## BEGIN Given data

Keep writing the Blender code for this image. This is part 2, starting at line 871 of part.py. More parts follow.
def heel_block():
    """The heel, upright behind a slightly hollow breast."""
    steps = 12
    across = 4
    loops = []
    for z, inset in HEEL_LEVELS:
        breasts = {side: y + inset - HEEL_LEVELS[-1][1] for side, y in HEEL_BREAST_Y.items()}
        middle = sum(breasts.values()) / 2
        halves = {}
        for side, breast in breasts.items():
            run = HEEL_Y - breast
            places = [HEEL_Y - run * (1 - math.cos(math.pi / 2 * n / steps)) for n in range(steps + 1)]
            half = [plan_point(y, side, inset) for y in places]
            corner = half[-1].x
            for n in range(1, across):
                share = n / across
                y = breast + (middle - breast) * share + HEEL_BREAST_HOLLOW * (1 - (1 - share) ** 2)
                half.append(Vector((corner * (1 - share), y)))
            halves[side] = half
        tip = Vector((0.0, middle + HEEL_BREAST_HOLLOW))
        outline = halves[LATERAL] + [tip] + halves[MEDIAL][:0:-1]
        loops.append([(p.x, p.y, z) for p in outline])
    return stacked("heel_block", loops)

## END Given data

→ **Work to do**
Output the lines above verbatim and in full.

→ **Reply to the task**
Keep writing the Blender code for this image. This is part 2, starting at line 871 of part.py. More parts follow.
def heel_block():
    """The heel, upright behind a slightly hollow breast."""
    steps = 12
    across = 4
    loops = []
    for z, inset in HEEL_LEVELS:
        breasts = {side: y + inset - HEEL_LEVELS[-1][1] for side, y in HEEL_BREAST_Y.items()}
        middle = sum(breasts.values()) / 2
        halves = {}
        for side, breast in breasts.items():
            run = HEEL_Y - breast
            places = [HEEL_Y - run * (1 - math.cos(math.pi / 2 * n / steps)) for n in range(steps + 1)]
            half = [plan_point(y, side, inset) for y in places]
            corner = half[-1].x
            for n in range(1, across):
                share = n / across
                y = breast + (middle - breast) * share + HEEL_BREAST_HOLLOW * (1 - (1 - share) ** 2)
                half.append(Vector((corner * (1 - share), y)))
            halves[side] = half
        tip = Vector((0.0, middle + HEEL_BREAST_HOLLOW))
        outline = halves[LATERAL] + [tip] + halves[MEDIAL][:0:-1]
        loops.append([(p.x, p.y, z) for p in outline])
    return stacked("heel_block", loops)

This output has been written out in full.